New Tea Range Aims to Address a Global Imbalance of Power
Traidcraft, the original fair trade pioneer, has launched a new range of Fairtrade Certified teas.
In 1979, Traidcraft imported the very first fair trade tea into the UK and the company is still at the forefront of fair trade tea development today. In a world where fair trade seems common place, Traidcraft is steaming ahead to find new ways to make their tea even better, with further reaching ethical impact.
The teas from the range, including Breakfast Blend teabags, Earl Grey teabags, and Breakfast Blend loose leaf tea, is full of authentic, fresh tea flavours thanks to Leaf Lock True Taste©, a unique process which protects the leaves on the journey between being plucked from the bush to being brewed in your teapot. The range also includes Breakfast Blend decaffeinated teabags.
While enjoying the new Traidcraft fair trade range, you will know that you’re drinking a brew that has travelled thousands of miles from the skilled hands of tea farmers straight to the cup you hold in your palm.
Robin Roth, chief executive at Traidcraft said: “We’re a nation of tea drinkers, but how much do we really know about the tea that we drink and where it comes from? At Traidcraft, we’re pioneering the future of fair trade and by buying fair trade, you’re ensuring that the farmers, growers and suppliers are all paid a fair price, are given direct access to markets and are treated with respect as equals – all of which we think makes our tea taste even better.
“With every sip you will experience the true taste of tea and know you’ve helped to address a global imbalance of power in the world of trade, spanning thousands of miles around the globe.”
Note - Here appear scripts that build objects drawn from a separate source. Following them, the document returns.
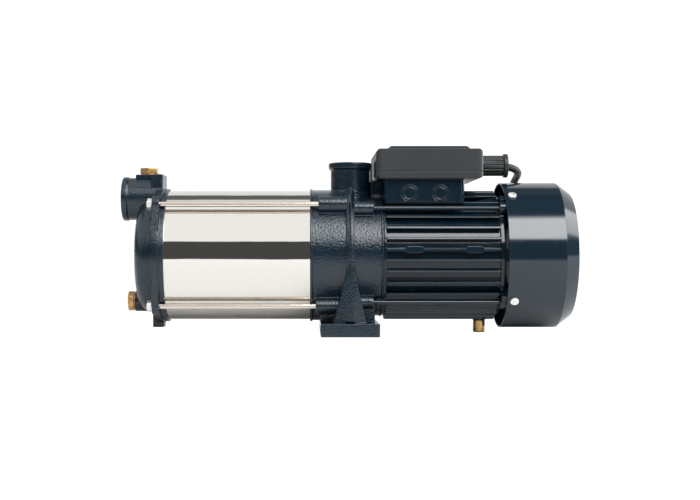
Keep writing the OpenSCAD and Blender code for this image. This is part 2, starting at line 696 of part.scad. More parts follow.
// Motor: finned frame with the cast base of the terminal box, stator, windings and rotor
module side_fins() {
  for (k = [-3.5:1:3.5], s = [-1, 1]) {
    z = k * fin_pitch;
    translate([0, 0, z - fin_t / 2]) block([fin_x0, s > 0 ? 40 : -fin_r - 1, 0],
      [frame_end, s > 0 ? fin_r + 1 : -40, fin_t]);
  }
}
module end_fins() {
  for (k = [-3.5:1:3.5], s = [-1, 1])
    translate([0, k * fin_pitch - fin_t / 2, 0]) block([fin_x0, 0, s > 0 ? 40 : -fin_r - 1],
      [frame_end, fin_t, s > 0 ? fin_r + 1 : -40]);
}
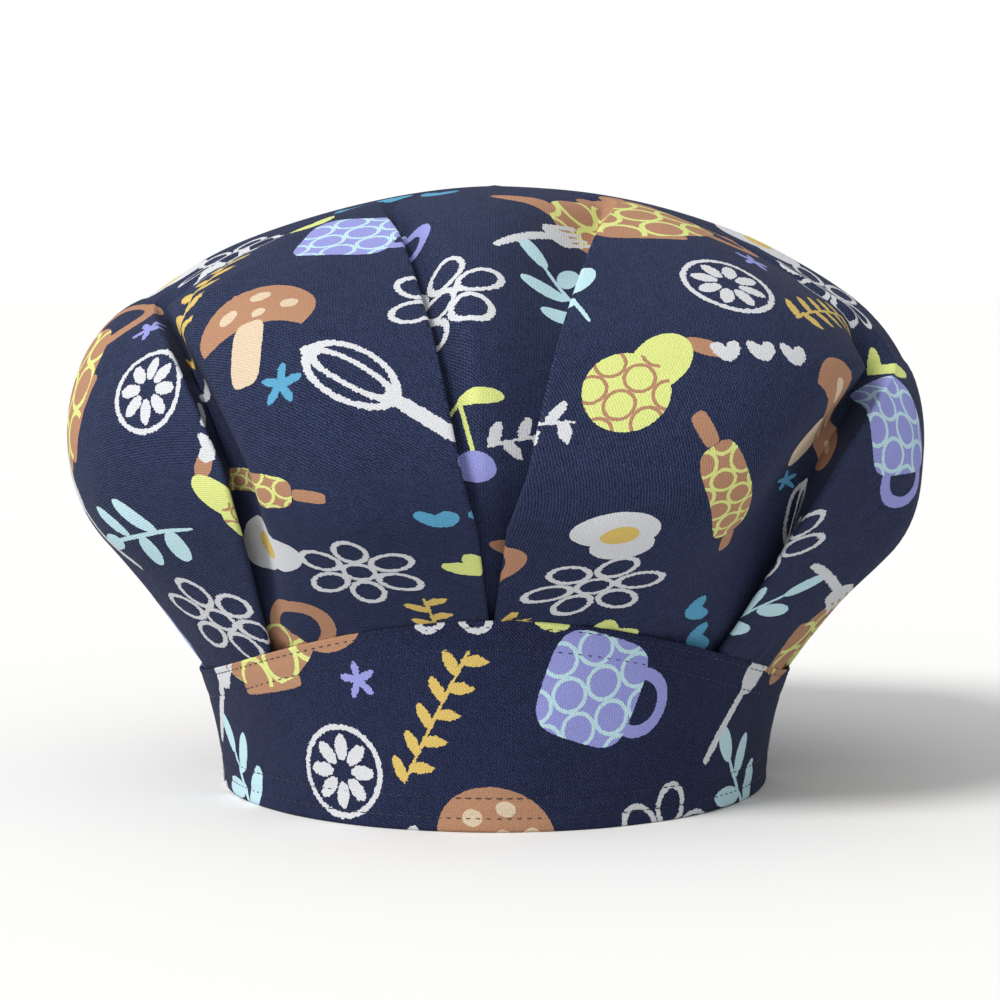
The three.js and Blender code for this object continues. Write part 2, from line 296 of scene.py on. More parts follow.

Whilst a lot of the tea that we drink is produced on large plantations and estates across India, East Africa and Sri Lanka, and picked by employed labourers who work long hours for notoriously low wages, Traidcraft fair trade tea is sourced from carefully selected small-scale farms in Kenya and Malawi, transforming the lives of thousands of people through fair trade.
The launch of the new tea range comes almost 40 years after Traidcraft imported the very first fair trade tea into the UK.
Patricia Mutangili is the youngest member of her family to be growing tea at the Ndima Tea Factory which can be found on the southern slopes of Mt Kenya. She inherited 1,000 stems of tea from her father, some of which has been grown by the family for generations: Visit Patricia’s home and you soon discover that very little happens without a cup of tea to hand. Thermos flasks of tea are ready to be enjoyed throughout the day, and she’s always ready to talk about the importance of tea as a drink and a crop.
Patricia said, “It is family land but we each have our own particular tea. I have had my 1,000 stems for three or four years. Some of my tea is older than I am. When we are kids we start drinking tea and we have never tired of it. We make tea in the morning and that is when we get water. After lunch we take tea. At four we take tea, and we take tea again before we go to sleep. We meet with a friend and say, ‘let me buy you a cup of tea!” Robin added: “I am proud that we have worked with producers like Patricia for many years. Traidcraft stands for changing people’s lives through trade, saving vanishing skills from extinction, and celebrating a world of creativity, flavour, and culture.”
Did you know…
- The British drink around 165 million cups of tea every day, adding up to 60.2 billion cups every year.
- All tea is made from the same plant! Whether it is black, oolong, green, white or pu-erh – all tea is made from the leaves and leaf buds of the camellia sinensis plant. Think of it as the same way that all wine comes from the grape, albeit different varieties. It is how the leaves and buds are treated that produce different types of tea.
- People have been drinking tea since around 2700 BC in China but it’s only since the late 1600s that the brew made it to British shores. It wasn’t until Traidcraft imported the first fair trade tea in the 1980s that people in the UK started to learn more about the origins of the tea we drink.
- The world’s largest tea bag as recorded by the Guinness World Records weighed in at over 551lbs and measured 10 feet wide and 13 feet high. It could have been used to brew over 100,000 cups of tea!
- One of the health benefits of tea is antioxidants. Your body uses antioxidants to protect and heal cells. Believe it or not, tea contains approximately ten times the level of antioxidants found in the equivalent amount of fruits and vegetables.